Task -> Which lines of the records contain "context"? Collect every one of them.

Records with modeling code
——

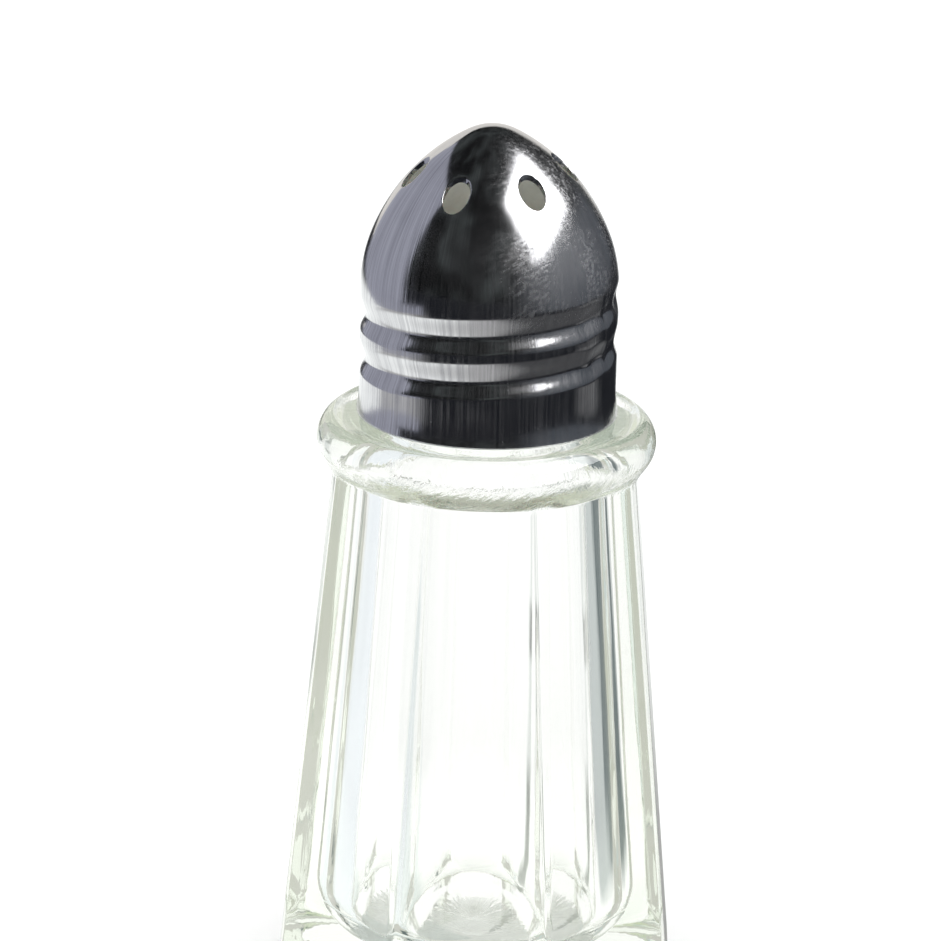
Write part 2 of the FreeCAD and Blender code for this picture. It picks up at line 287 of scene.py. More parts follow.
def punch_holes(cap):
    """Punches the six holes and rounds their outer rims."""
    punches = []
    for x, y in hole_centres():
        deselect()
        bpy.ops.mesh.primitive_cylinder_add(
            vertices=56,
            radius=HOLE_RADIUS * MM,
            depth=PUNCH_LENGTH * MM,
            location=(x * MM, y * MM, (HEM + PUNCH_HEIGHT) * MM),
        )
        punches.append(bpy.context.object)
    deselect()
    for punch in punches:
        punch.select_set(True)
    bpy.context.view_layer.objects.active = punches[0]
    bpy.ops.object.join()
    punch = bpy.context.object
    modifier(cap, "BOOLEAN", operation="DIFFERENCE", object=punch, solver="EXACT")
    bpy.data.objects.remove(punch)

    pick(cap)
    bpy.ops.object.mode_set(mode="EDIT")
    bpy.ops.mesh.select_mode(type="VERT")
    bpy.ops.mesh.select_all(action="SELECT")
    bpy.ops.mesh.remove_doubles(threshold=SLIVER * MM)
    bpy.ops.object.mode_set(mode="OBJECT")

    def is_wall(face):
        return abs(face.normal.z) < UPRIGHT and near_hole(face.center)

    def rim(mesh, edge, faces):
        if len(faces) != 2 or is_wall(faces[0]) == is_wall(faces[1]):
            return False
        sheet = faces[0] if is_wall(faces[1]) else faces[1]
        return sheet.normal.z > FACES_UP and sheet.center.z > (HEM + HOLE_RIMS_ABOVE) * MM

    bevel_edges(cap, rim, RIM_ROUNDING, 3)


def hem_edge(mesh, edge, faces):
    """True for the two sharp edges of the sheet's lower end."""
    ends = [mesh.vertices[v].co.z for v in edge.vertices]
    if max(ends) > (HEM + HEM_TOUCH) * MM or len(faces) != 2:
        return False
    return faces[0].normal.angle(faces[1].normal) > math.radians(SHARP)


def make_cap():
    cap = spin(draw_outline("cap_shell", cap_outline()), CAP_COLUMNS)
    reshape(cap, roll_thread)
    modifier(cap, "SOLIDIFY", thickness=SHEET * MM, offset=-1, use_even_offset=True)
    punch_holes(cap)
    bevel_edges(cap, hem_edge, HEM_ROUNDING, 3)
    smooth(cap, 40)
    return cap


def is_inner(face):
    """True for the unpolished inner side of the sheet."""
    middle, normal = face.center, face.normal
    if abs(normal.z) < UPRIGHT and middle.z > (HEM + HOLE_WALLS_ABOVE) * MM:
        return False
    low = min(middle.z, (HEM + DOME_CENTRE) * MM)
    outward = Vector((middle.x, middle.y, middle.z - low))
    return normal.dot(outward) < -0.2 * outward.length


# Glass jar

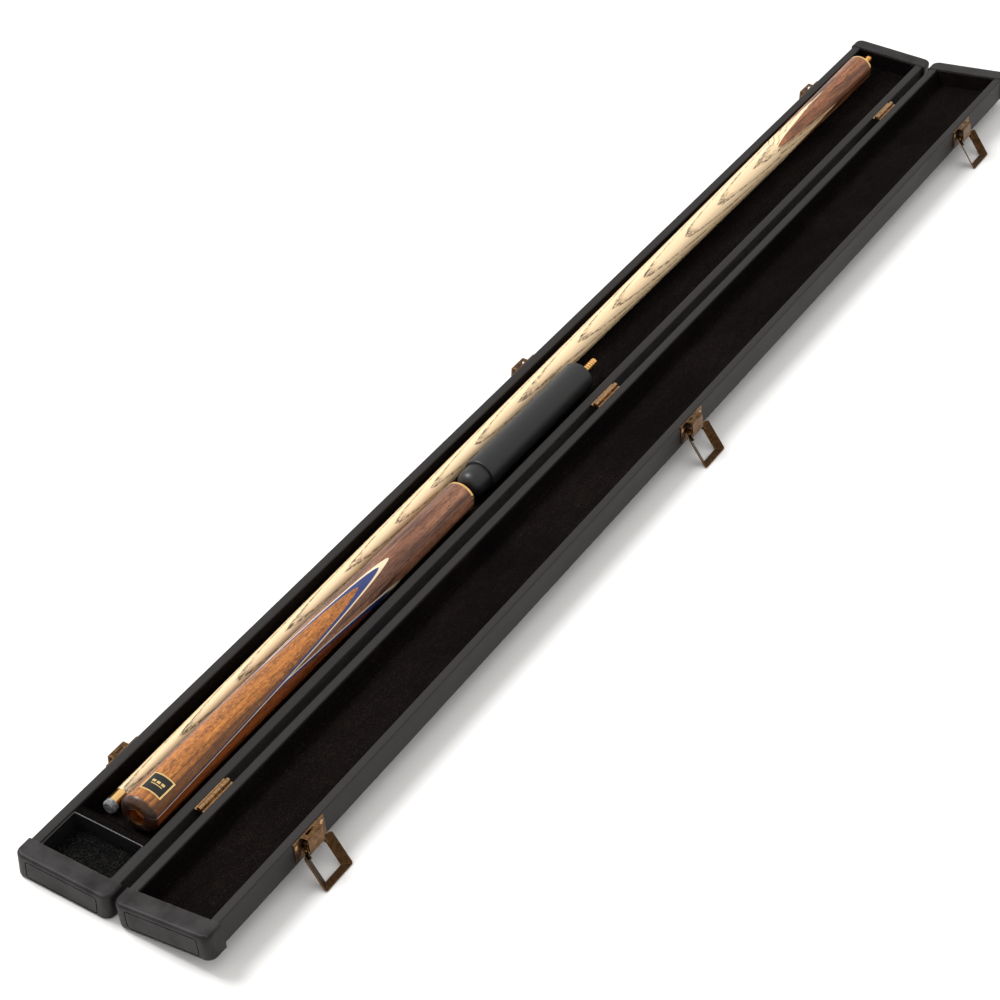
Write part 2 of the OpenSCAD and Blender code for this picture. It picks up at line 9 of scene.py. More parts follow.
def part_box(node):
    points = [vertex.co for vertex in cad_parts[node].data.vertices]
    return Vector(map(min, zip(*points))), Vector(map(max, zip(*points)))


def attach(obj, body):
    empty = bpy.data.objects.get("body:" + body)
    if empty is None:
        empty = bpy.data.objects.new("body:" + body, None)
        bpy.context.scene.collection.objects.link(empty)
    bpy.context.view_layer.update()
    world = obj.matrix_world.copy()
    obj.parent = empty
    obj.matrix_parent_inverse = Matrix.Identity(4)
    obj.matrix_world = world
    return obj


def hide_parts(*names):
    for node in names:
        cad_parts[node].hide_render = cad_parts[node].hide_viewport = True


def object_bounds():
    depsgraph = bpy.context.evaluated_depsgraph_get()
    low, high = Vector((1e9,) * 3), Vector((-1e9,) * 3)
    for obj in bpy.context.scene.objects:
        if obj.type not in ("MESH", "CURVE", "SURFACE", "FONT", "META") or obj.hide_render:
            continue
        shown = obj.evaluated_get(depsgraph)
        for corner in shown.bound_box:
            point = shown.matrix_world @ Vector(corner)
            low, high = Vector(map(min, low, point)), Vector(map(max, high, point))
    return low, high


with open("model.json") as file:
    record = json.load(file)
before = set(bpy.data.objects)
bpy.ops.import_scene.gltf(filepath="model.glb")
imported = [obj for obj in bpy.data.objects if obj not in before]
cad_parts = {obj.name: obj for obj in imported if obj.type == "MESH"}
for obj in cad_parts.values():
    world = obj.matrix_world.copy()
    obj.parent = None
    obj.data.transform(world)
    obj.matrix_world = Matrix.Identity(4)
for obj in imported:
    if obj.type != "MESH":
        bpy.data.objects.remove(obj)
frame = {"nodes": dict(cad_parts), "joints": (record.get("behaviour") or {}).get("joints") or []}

CAD_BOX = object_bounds()
MM = 0.001

# ---------------------------------------------------------------- places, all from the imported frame

JOINTS = {j["name"]: j for j in frame["joints"]}
LID_JOINT = JOINTS["lid_hinge"]
HINGE_X, _, AXIS_Z = LID_JOINT["pos_m"]
TILT = math.radians(LID_JOINT["range_deg"][1])


def tray_space(node):
    """Lowest and highest corners of a base node, in tray coordinates."""
    low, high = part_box(node)
    return Vector((HINGE_X - high.x, low.y, low.z)), Vector((HINGE_X - low.x, high.y, high.z))


# the trays' own limits: out from the hinge plane, along the case, and up
_low, _high = tray_space("base_outer_wall")
BAY_OUT, WALL_OUT, RIM = _low.x, _high.x, _high.z
FRAME_END = _high.y
_low, _high = tray_space("base_hinge_wall")
WALL_IN, BAY_IN = _low.x, _high.x
_low, _high = tray_space("base_panel")
SHELL_LOW, FLOOR = _low.z, _high.z
_low, _high = tray_space("base_cap_near")
CAP_IN, CAP_OUT, CAP_END, CAP_MOUTH, CAP_TOP = _low.x, _high.x, _low.y, _high.y, _high.z
BAY_END = -CAP_MOUTH
_low, _high = tray_space("base_lining")
LINING_NEAR, LINING_TOP = _low.y, _high.z
# thickness of the velvet on the floor and on the walls
NAP = 1.0 * MM
WALL_NAP = 0.8 * MM


def tray_matrix(side):
    """Tray coordinates (out from the hinge plane, along the case, up) to the row frame."""
    hinge = Matrix.Translation((HINGE_X, 0, AXIS_Z))
    drop = Matrix.Translation((0, 0, -AXIS_Z))
    if side == "base":
        return hinge @ Matrix.Scale(-1, 4, Vector((1, 0, 0))) @ drop
    return hinge @ Matrix.Rotation(-TILT, 4, "Y") @ drop


# ---------------------------------------------------------------- mesh helpers


def outward(mesh):
    """Turns every face of a closed mesh outward."""
    work = bmesh.new()
    work.from_mesh(mesh)
    bmesh.ops.recalc_face_normals(work, faces=work.faces)
    work.to_mesh(mesh)
    work.free()


def shade(mesh, angle):
    """Smooth shading, with every edge sharper than the angle kept crisp."""
    for polygon in mesh.polygons:
        polygon.use_smooth = True
    mesh.set_sharp_from_angle(angle=math.radians(angle))


def make(name, verts, faces, material, body, replaces=(), uvs=None, smooth=35.0, side=None):
    """New piece from raw geometry, placed, shaded, and riding on its body."""
    mesh = bpy.data.meshes.new(name)
    mesh.from_pydata([tuple(v) for v in verts], [], [tuple(f) for f in faces])
    if uvs is not None:
        layer = mesh.uv_layers.new(name="UVMap")
        for loop in mesh.loops:
            layer.data[loop.index].uv = uvs[loop.vertex_index]
    if side is not None:
        mesh.transform(tray_matrix(side))
    outward(mesh)
    return piece(name, mesh, material, body, replaces, smooth)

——

Final result ->
        punches.append(bpy.context.object)
    bpy.context.view_layer.objects.active = punches[0]
    punch = bpy.context.object
        bpy.context.scene.collection.objects.link(empty)
    bpy.context.view_layer.update()
    depsgraph = bpy.context.evaluated_depsgraph_get()
    for obj in bpy.context.scene.objects:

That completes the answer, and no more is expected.